How Kiwi property owners are getting caught out by the brightline rule
6 March 2023
The brightline rule, introduced in 2015, is a good example of well-meaning policy made with intent to target certain behaviour that, when enacted, ends up capturing things that should not be caught. In this case - the sale of property that was intended as a main home.
When the brightline rules were enacted, then Revenue Minister, the Hon Todd McClay, stated in a press release dated 13 November 2015, that “the passing of the brightline legislation in Parliament today is an important tool to ensure property speculators pay their fair share of tax.”
Mr McClay also said that the “proposals in the Taxation (Brightline Test for Residential Land) Bill were part of a three-pronged approach announced by the Government in May to tighten the property investment rules.” He went on to say, “the exceptions are an owner’s main home, inherited property, and the transfer of relationship property.”
The intent behind the brightline rule
Based on the Minister of Revenue’s statements, it’s clear the intent of the brightline rule was to capture people speculating in land. That is, people buying and selling land. And many people would agree these types of transactions should be caught.
Even though the existing law would have captured transactions in which land was bought with the intent to sell, this test was not well understood by the public. The two-year brightline test was much more objective, making it easier to apply and administer for Inland Revenue. However, because of its arbitrary nature, it lacks precision and can capture transactions that are not undertaken by property speculators.
The bright-line rules and main home exclusion
Many property owners are getting caught out by the application of the brightline property rule and the main home exclusion. This includes people who have purchased land or a home with an intention to build a home on the land, or to reside in the home, but a change in circumstances has forced them to change plans. And, if the land or home acquired must be sold as well, they’re also being saddled with an accompanying tax bill. Here are some recent examples we have advised on.
A couple bought a block of land with the intention of building a home on the land. They obtained plans and consent, then COVID-19 hit and delayed their building progress. A few months later, one of the couple lost their job and the change in circumstances forced them to move and sell the land they had purchased.
They sold the section in the same state it was in when purchased but, because the land was not a main home under the brightline rule, due to there being no dwelling on the property, the proceeds were subsequently taxed.
A couple bought a home and lived in it for four months, before moving out of the property due to tragic circumstances. They allowed a family friend to occupy the property for six months before deciding to sell.
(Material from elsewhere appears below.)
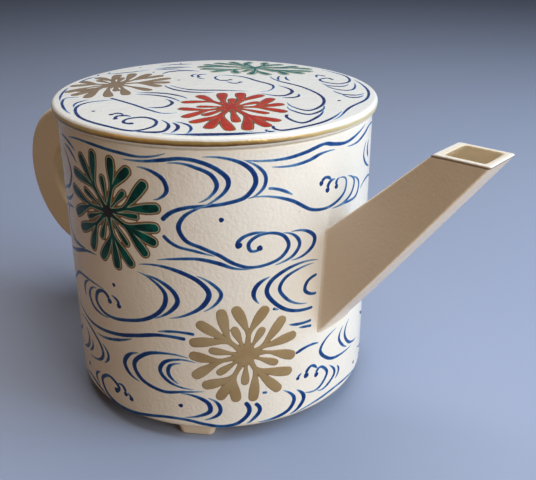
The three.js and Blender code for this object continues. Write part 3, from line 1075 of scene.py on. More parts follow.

As the delay between them moving out and selling was slightly longer than the period they had occupied the property, the main home exclusion did not apply under the brightline rules.
A couple bought a property and lived in it for a period of several months. However, after one of them lost their job, they decided to move from the area to find alternative employment. They wanted to keep the family together so, instead of relocating during the week and coming home on the weekends, they decide to sell.
The house was listed for sale but took longer than anticipated to sell. Again, the gain on sale was subject to tax as the main home exemption did not apply.
Each of these examples show how easy it is for well-meaning property owners to buy replacement properties with the intention of having a home for themselves and their families. They were not property speculators and did not acquire the properties for a purpose or intent of sale. Each time the property was purchased to be their main home and each time, they were forced to pay tax on the sale because of the brightline rule.
Where to from here
While the brightline rules were enacted with the best of intentions to better capture property speculators, their arbitrary and poorly targeted nature combined with the design of the main home exception, mean that the rules are unfairly catching out everyday property owners with no intent to profit from a land sale.
Inland Revenue is very good at correcting law when the draught-person’s pen leaves a crack that allows situations that were intended to be taxed to slip through. Extending the same zeal to alter the outcomes of the law when it is unintended shouldn’t be outside its reach.